Anyone who has spent any time in Melbourne over the past week cannot have failed to notice Ash Barty. The 23-year-old’s face adorns posters at the airport and across the city. The hopes of a nation, starved of a singles champion at their home grand slam for more than 40 years, are stamped across billboards and even in jewellery shops where the limited edition watch she wears is being sold.

In a country that loves its sporting heroes like no other, Barty is as popular as any of them, if not more so. Down to earth, humble and gutsy, she epitomises all Australians recognise in a true sporting icon. But what has the country and the city even more excited is that in two weeks’ time, if things go her way, the world No 1 could make another piece of personal history by lifting the women’s title at the Australian Open.

On Saturday, she completed the perfect preparation week when she won the Adelaide International, beating Dayana Yastremska of Ukraine 6-2, 7-5 to claim her eighth career title but first on home soil. It was a hard-earned and well-deserved crown, with a couple of tight battles before a final in which she was too solid and too consistent for the talented Yastremska.

“It was a tussle, I was just about able to get over the line,” Barty said. “I love playing here and I love playing at home. It was nice to get the ball rolling this week and I can’t wait to get started in Melbourne.”

It is now 42 years since Chris O’Neil won the title in Melbourne, a drought few who were there would surely have believed possible at a tournament dominated, to that point, by home players. The likes of Lleyton Hewitt, Pat Rafter and Mark Philippoussis threatened to emulate her but fell just short, while their best female player of the last 25 years, Sam Stosur, invariably buckled under the pressure of performing in front of her home crowd and Jelena Dokic made it only as far as the last eight.

It was Billie Jean King who said famously that “pressure is a privilege”, but for Australians at the Australian Open, just like the French at Roland Garros for the past 37 years, dealing with expectations has been an extra burden they could well do without. Barty is not immune to the pressure, but the way she has dealt with being No 1 suggests she may be the one to buck the trend.
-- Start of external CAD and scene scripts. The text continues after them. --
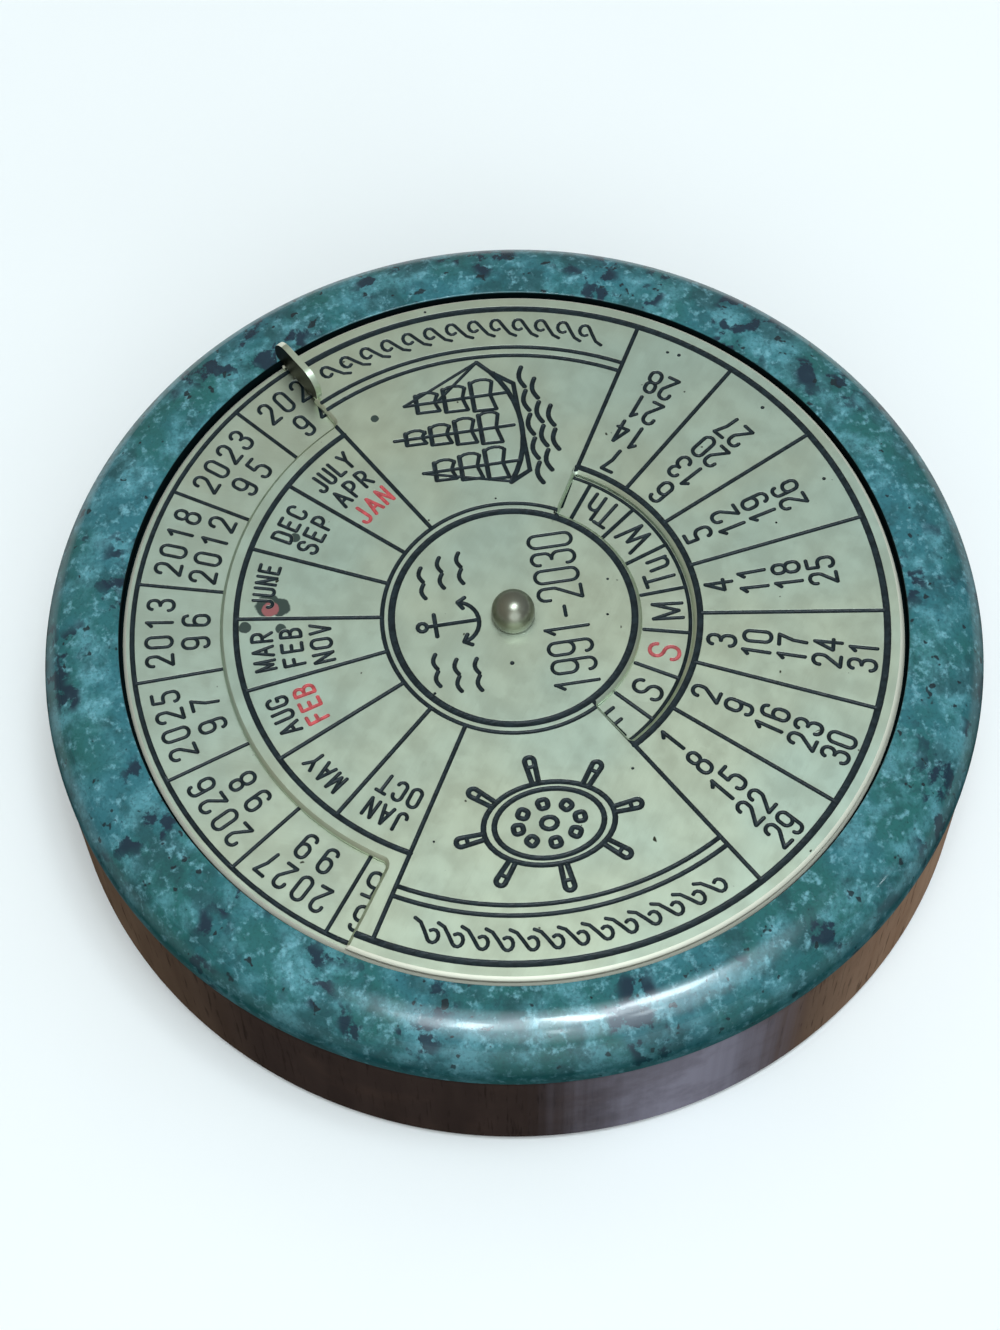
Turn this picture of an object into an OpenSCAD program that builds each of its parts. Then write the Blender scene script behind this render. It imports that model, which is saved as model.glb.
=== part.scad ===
// Perpetual desk calendar.
// A marble slab on a turned wooden base carries two etched brass plates. The lower
// plate is glued into the slab's recess and carries the years and the days of the
// week. The upper plate turns on a domed pin, and shows them through a notch at its
// rim and a curved window round its middle.
// Lengths are millimetres, angles are degrees counted anticlockwise from +X.
// Z is up, and the origin is the centre of the underside.

/* [Body] */
// Diameter of the marble slab
slab_d = 85.2; // [80:0.2:100]
// Thickness of the marble slab
slab_t = 4.7; // [4.4:0.1:8]
// Radius of the flatter, upper part of the slab's rounded rim
rim_top_r = 7.5; // [5:0.5:8]
// Angle that the upper part of the rounded rim turns through
rim_top_turn = 30; // [10:1:40]
// Radius of the tighter, outer part of the slab's rounded rim
rim_side_r = 3.2; // [2:0.1:3.3]
// Bevel round the slab's lower edge
slab_arris = 0.3; // [0.1:0.05:0.5]

/* [Wooden base] */
// How far the wooden base stands in from the slab's edge
base_inset = 0.1; // [0:0.05:1]
// Height of the wooden base
base_h = 14.1; // [12:0.1:20]
// Bevel round the base's upper edge
base_top_bevel = 0.4; // [0.1:0.1:1]
// Bevel round the base's lower edge
base_foot_bevel = 0.6; // [0.2:0.1:1.5]
// Thickness of the adhesive disc between the slab and the base
bond_t = 0.3; // [0.1:0.05:0.6]
// How far the adhesive disc stops short of the slab's edge
bond_inset = 0.7; // [0.4:0.1:3]

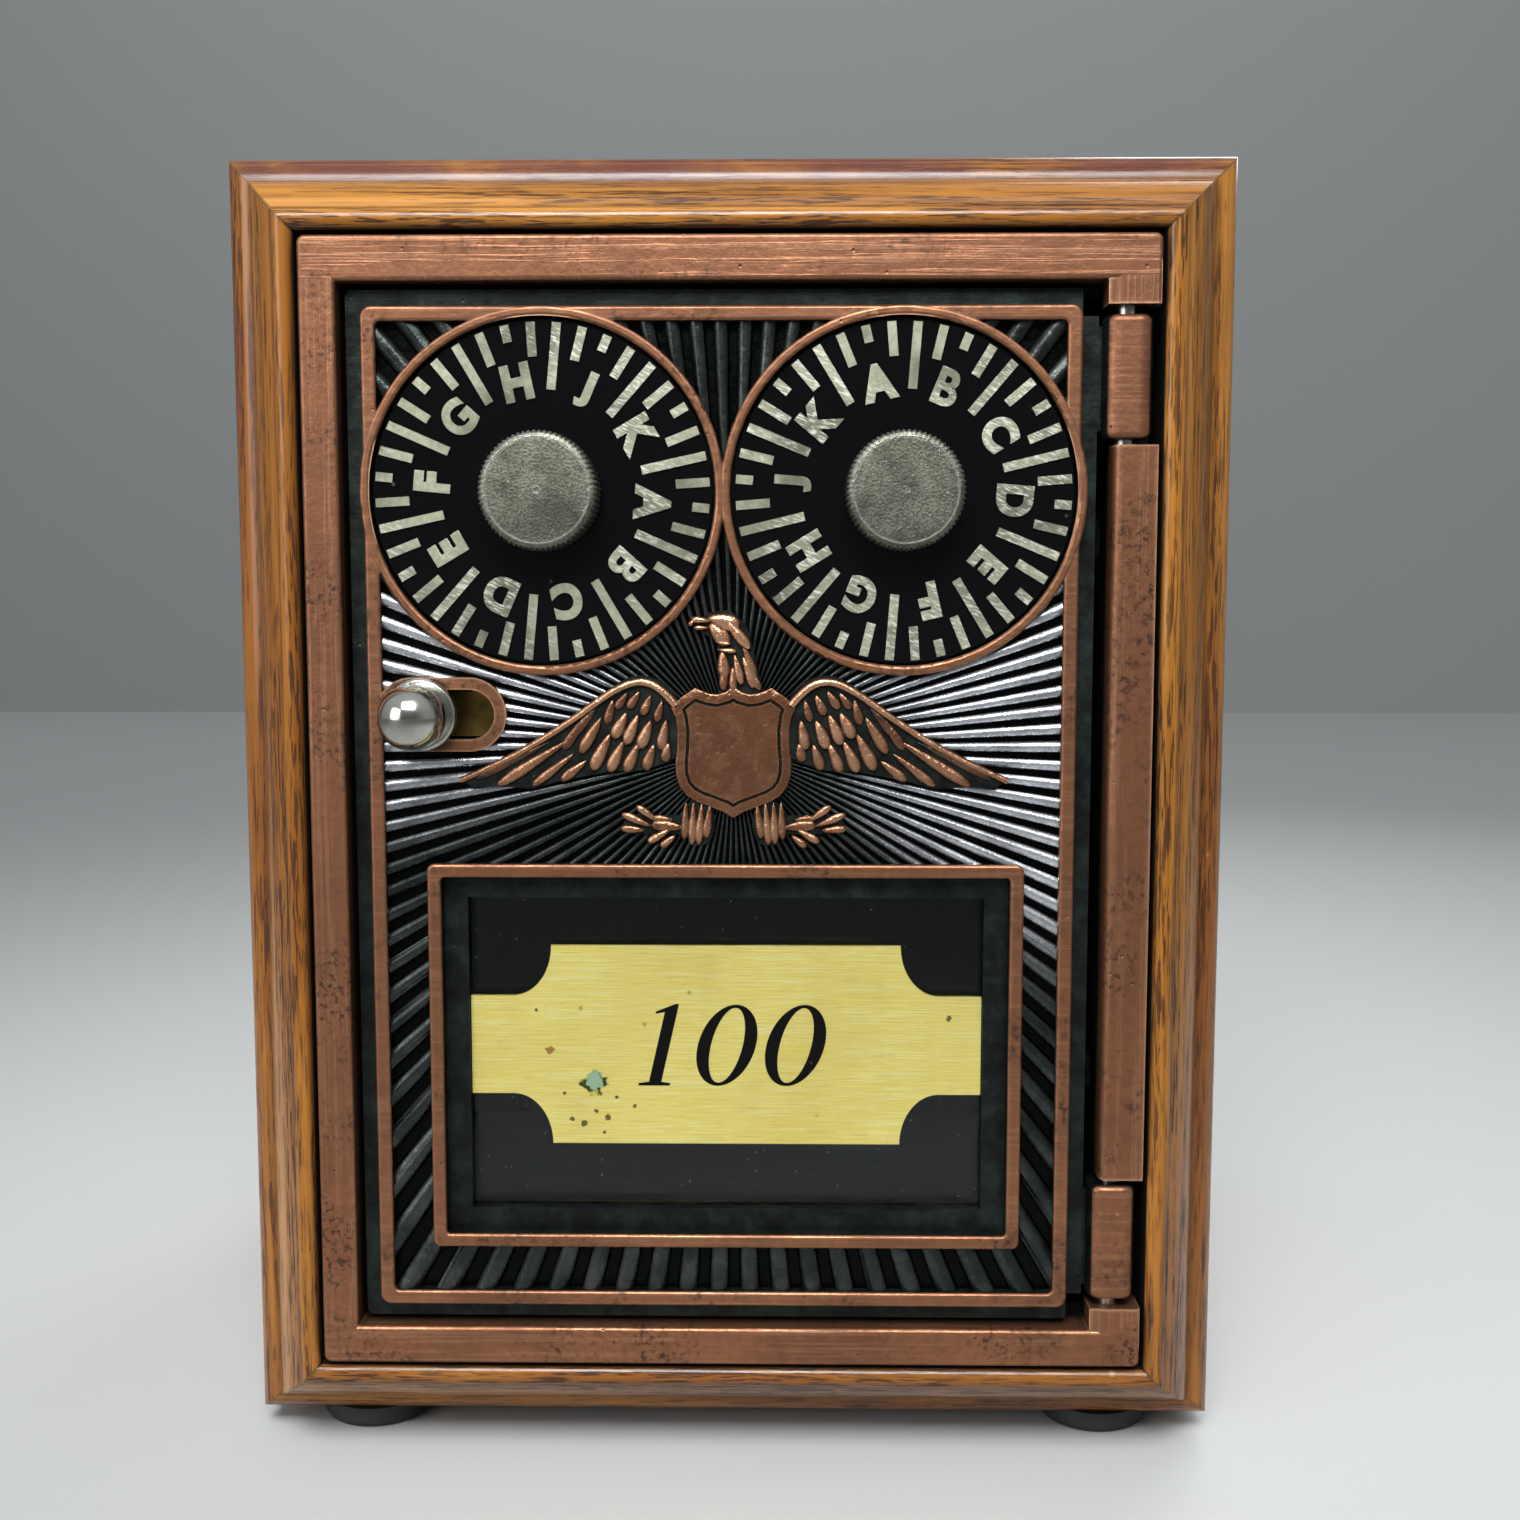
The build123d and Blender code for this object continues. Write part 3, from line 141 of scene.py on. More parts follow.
# ---------------------------------------------------------------- shared effects
def make_edge_wear():
    """Mask of edges rubbed bright, with its size and its strength."""
    tree, source, out = new_group("edge wear", [("Radius", "Float", 0.0003), ("Gain", "Float", 3.0)],
                                  [("Mask", "Float")])
    round_normal = add(tree, "ShaderNodeBevel", {"Radius": source["Radius"]}, samples=6).outputs[0]
    true_normal = tree.nodes.new("ShaderNodeNewGeometry").outputs["Normal"]
    dot = add(tree, "ShaderNodeVectorMath", {0: round_normal, 1: true_normal},
              operation="DOT_PRODUCT").outputs["Value"]
    bend = calc(tree, "SUBTRACT", 1.0, dot)
    tree.links.new(calc(tree, "MULTIPLY", bend, source["Gain"], clamp=True), out["Mask"])
    return tree


def make_crevice():
    """Mask of inner corners to be darkened as painted shade, found by ambient occlusion, with its reach
    and its strength.
    """
    tree, source, out = new_group("crevice", [("Reach", "Float", 0.001), ("Gain", "Float", 1.5)],
                                  [("Mask", "Float")])
    near = add(tree, "ShaderNodeAmbientOcclusion", {"Distance": source["Reach"]}, samples=6)
    closed = calc(tree, "SUBTRACT", 1.0, near.outputs["AO"])
    tree.links.new(calc(tree, "MULTIPLY", closed, source["Gain"], clamp=True), out["Mask"])
    return tree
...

And yet former world No 1 John McEnroe believes she, too, might yet find things tough. “She’s got a lot of variety in her game that can work for her but there’s going to be people coming after her,” he told Melbourne newspaper The Age. “So it’s not going to be easier. Sometimes, for someone like Ash Barty, it may be more difficult to win Australia than it would be to win Wimbledon.”

Crucially, Barty has already won a grand slam, having waltzed her way to the title at Roland Garros last summer. In Paris, where few expected her game style to work on clay, she upset the odds. Here, she is the second favourite behind Serena Williams and she will be hoping to use the energy of the home crowd to her benefit, rather than let it rest on her shoulders as a burden.

Perhaps it will help that she went the distance in Adelaide, gaining confidence by winning matches and another title, rather than being on site in Melbourne having to talk, non-stop, about her chances of Australian Open glory.

Dokic, now working as a commentator for Channel Nine, believes Barty can cope. “It’s never easy but she is someone who can handle it, we saw that last year, being No 1 and winning a grand slam, then winning the Tour Finals. So if there is anyone can handle it all, it is her,” Dokic said. “I think there will be players who (put) a target on her back. It’s so great for Australian tennis, there are so many girls who want to be like her. It’s also about everything, how she competes, she’s gracious out there and she’s a hero.”

The pressure may be a factor, but McEnroe has no doubt that she has the ability to win. “I knew she had the all-court game,” he said. “But I think the turning point in her career came at the French Open when she was down a set and 3-0 against Amanda Anisimova, and she pulled it out. Mentally I think she turned the corner, and I think she believes now that she can win anything. You’d have to put her right up there.”

Win the title here in a fortnight’s time and there will be putting a statue of her at Melbourne Park.